Speaking from Colombo, Deputy Director General of Health Services Dr. Sarath Amunugama said the Ministry had appointed a “Special Committee” to explore buying more flu vaccines from abroad.
A decision would be made “depending on their reports,” Dr. Amunugama said.
Dr. Samararatne said over 20 people have died in the southern region from influenza and its resulting complications. The flu virus attacks the respiratory system, leaving it more vulnerable to secondary and more deadly infections like pneumonia.
“Several doctors and medical staff have contracted the flu while treating patients,” Dr. Samararatne said, complicating their ability to provide treatment.
Dr. Samararatne said he received permission for a local purchase, “so at least my hospital staff can get the vaccine.” He estimated it would arrive within the week. The Karapitiya Teaching Hospital has the only Paediatric Intensive Care Unit in the area. Dr. Samararatne said that hospital administrators have tried to get approval for an expansion of the ICU for about an year and a half.

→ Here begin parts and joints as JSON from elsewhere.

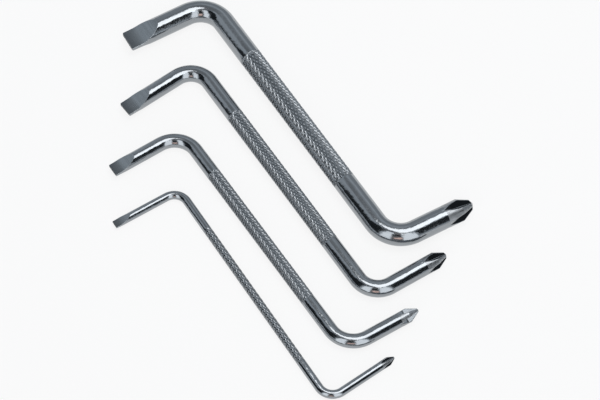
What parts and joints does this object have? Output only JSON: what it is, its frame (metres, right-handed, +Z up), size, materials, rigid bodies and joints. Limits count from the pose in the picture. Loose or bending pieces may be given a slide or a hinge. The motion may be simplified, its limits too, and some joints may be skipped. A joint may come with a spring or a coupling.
{
  "type": "offset screwdriver set",
  "caption": "Set of Z-shaped offset screwdrivers, each one bent steel bar with a slotted blade on one arm, a cross point on the other and a knurled shank.",
  "frame": {"origin": "Middle of the set's outline on the table, with the four drivers lying flat", "axes": "+X along the shanks from the slotted arms to the cross arms, +Y the way the cross arms point, +Z up from the table"},
  "size_m": [0.16, 0.106, 0.008],
  "materials": {
    "plated_steel": "bright nickel-chrome plate on bent steel bar, diamond knurl on the shanks, satin ground blades"
  },
  "bodies": {
    "large_driver": {"driver_8mm": "plated_steel"},
    "medium_driver": {"driver_6mm": "plated_steel"},
    "small_driver": {"driver_5mm": "plated_steel"},
    "mini_driver": {"driver_3mm": "plated_steel"}
  },
  "joints": [
    {"name": "medium_lift", "type": "slide", "parent": "large_driver", "child": "medium_driver", "axis": [0, 0, 1], "range_m": [0, 0.06]},
    {"name": "small_lift", "type": "slide", "parent": "large_driver", "child": "small_driver", "axis": [0, 0, 1], "range_m": [0, 0.06]},
    {"name": "mini_lift", "type": "slide", "parent": "large_driver", "child": "mini_driver", "axis": [0, 0, 1], "range_m": [0, 0.06]}
  ]
}
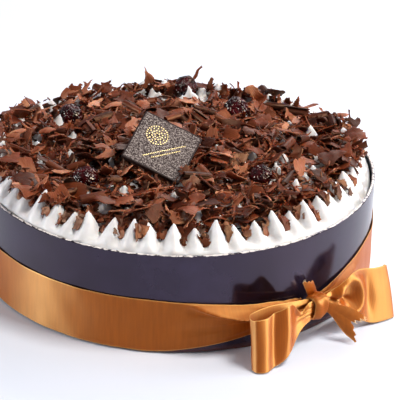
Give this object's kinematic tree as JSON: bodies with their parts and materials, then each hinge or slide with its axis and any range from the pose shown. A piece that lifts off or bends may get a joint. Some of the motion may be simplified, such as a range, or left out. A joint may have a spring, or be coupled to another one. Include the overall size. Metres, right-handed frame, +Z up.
{
  "type": "black forest cake",
  "caption": "Round black forest cake in a dark chocolate collar, with piped cream peaks, a heap of chocolate shavings, cherries, a square plaque and a ribbon bow.",
  "frame": {"origin": "centre of the cake's underside, on the table plane", "axes": "+Z up; the cake's front faces -Y; the bow is at the front right, towards +X and -Y"},
  "size_m": [0.286, 0.2992, 0.116],
  "materials": {
    "sponge": "dark cocoa sponge, matte and open",
    "dark_chocolate": "smooth glossy dark chocolate with a faint bloom",
    "cream": "soft whipped cream, satin sheen",
    "shavings": "broken milk chocolate shavings, waxy and dull",
    "cherry": "dark red cherry under a clear glaze",
    "plaque": "dark chocolate with a greyish print and gold dots",
    "satin": "gold satin ribbon, shiny on its face"
  },
  "bodies": {
    "root": {"sponge_drum": "sponge", "chocolate_collar": "dark_chocolate", "whipped_cream": "cream", "chocolate_shavings": "shavings", "cherry_1": "cherry", "cherry_2": "cherry", "cherry_3": "cherry", "cherry_4": "cherry", "cherry_5": "cherry", "chocolate_plaque": "plaque", "ribbon_band": "satin", "bow_loop_left": "satin", "bow_loop_right": "satin", "bow_knot": "satin", "bow_tail_up": "satin", "bow_tail_side": "satin"}
  },
  "joints": []
}
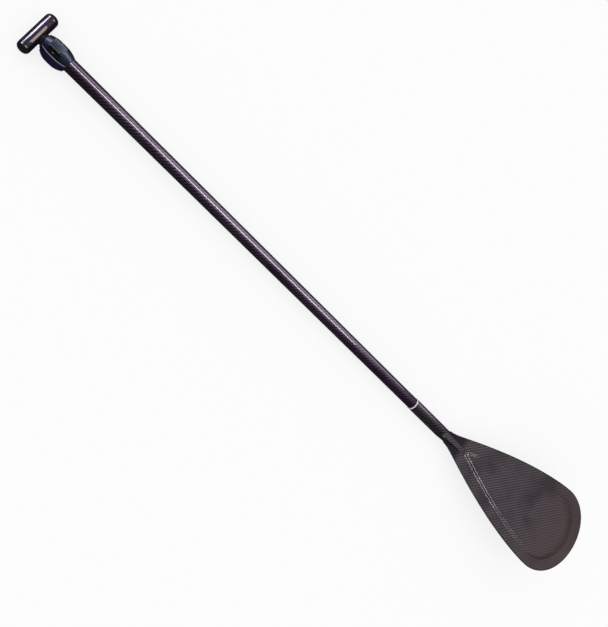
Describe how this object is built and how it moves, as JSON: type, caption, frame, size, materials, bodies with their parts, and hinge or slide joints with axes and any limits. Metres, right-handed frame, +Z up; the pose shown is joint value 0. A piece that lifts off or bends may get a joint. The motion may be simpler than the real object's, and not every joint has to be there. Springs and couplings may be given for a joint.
{
  "type": "adjustable single-blade paddle",
  "caption": "Single-blade paddle with a T-grip, a telescoping grip tube held by a cam-lever clamp, a round shaft and a wide angled leaf-shaped blade.",
  "frame": {"origin": "centre of the paddle's bounding box at the level of the surface that it lies on", "axes": "+X along the shaft from the grip to the blade tip, +Y across the blade, +Z up, towards the side that the blade's tip leans to"},
  "size_m": [1.7418, 0.2288, 0.098],
  "materials": {
    "grip_shell": "glossy clear-coated carbon tube, nearly black",
    "grip_cap": "glossy moulded plastic, nearly black",
    "moulded_nylon": "moulded glass-filled nylon, satin black",
    "extension_laminate": "glossy clear-coated carbon tube",
    "seal_rubber": "smooth black nitrile rubber",
    "clamp_nylon": "satin blue-black glass-filled nylon",
    "liner_nylon": "natural grey acetal",
    "lever_nylon": "satin blue-black glass-filled nylon",
    "steel": "turned and pressed stainless steel",
    "shaft_carbon": "glossy clear-coated carbon with a plum tint",
    "foam": "closed-cell foam, unseen inside",
    "trim_ring": "pale silver-white glossy trim",
    "neck_carbon": "glossy clear-coated carbon, near black",
    "blade_carbon": "glossy clear-coated twill carbon, brown-plum grey",
    "edge_strip": "thin glossy black plastic strip"
  },
  "bodies": {
    "shaft_and_blade": {"outer_shaft": "shaft_carbon", "clamp_body": "clamp_nylon", "clamp_liner": "liner_nylon", "lever_pin": "steel", "cam_plate": "steel", "clamp_bolt": "steel", "bolt_washer": "steel", "shaft_bung": "foam", "joint_ring": "trim_ring", "blade_neck": "neck_carbon", "neck_plug": "foam", "blade_front_skin": "blade_carbon", "blade_back_skin": "blade_carbon", "blade_core": "foam", "edge_rail": "edge_strip"},
    "grip_and_extension": {"palm_bar": "grip_shell", "end_cap_left": "grip_cap", "end_cap_right": "grip_cap", "grip_core": "moulded_nylon", "extension_tube": "extension_laminate", "extension_foot": "moulded_nylon", "foot_seal": "seal_rubber"},
    "lever": {"clamp_lever": "lever_nylon"}
  },
  "joints": [
    {"name": "extension_slide", "type": "slide", "parent": "shaft_and_blade", "child": "grip_and_extension", "axis": [-1, 0, 0], "range_m": [0, 0.4]},
    {"name": "lever_hinge", "type": "hinge", "parent": "shaft_and_blade", "child": "lever", "pos_m": [-0.8164, -0.01161, 0.03878], "axis": [-1, 0, 0], "range_deg": [0, 90]}
  ]
}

But so far, the approvals have not come through. “I don’t know why it was delayed,” he said. He argued that the limited facilities and equipment was adding to the seriousness of the influenza outbreak. In a weekend press conference in Galle, GMOA leaders called on the government “to take immediate steps in order to initiate a swift programme to administer medical staff of hospitals who treat patients, with flu vaccinations.” “It is the only precautionary measure that can be taken to protect the staff from contracting the virus,” they added.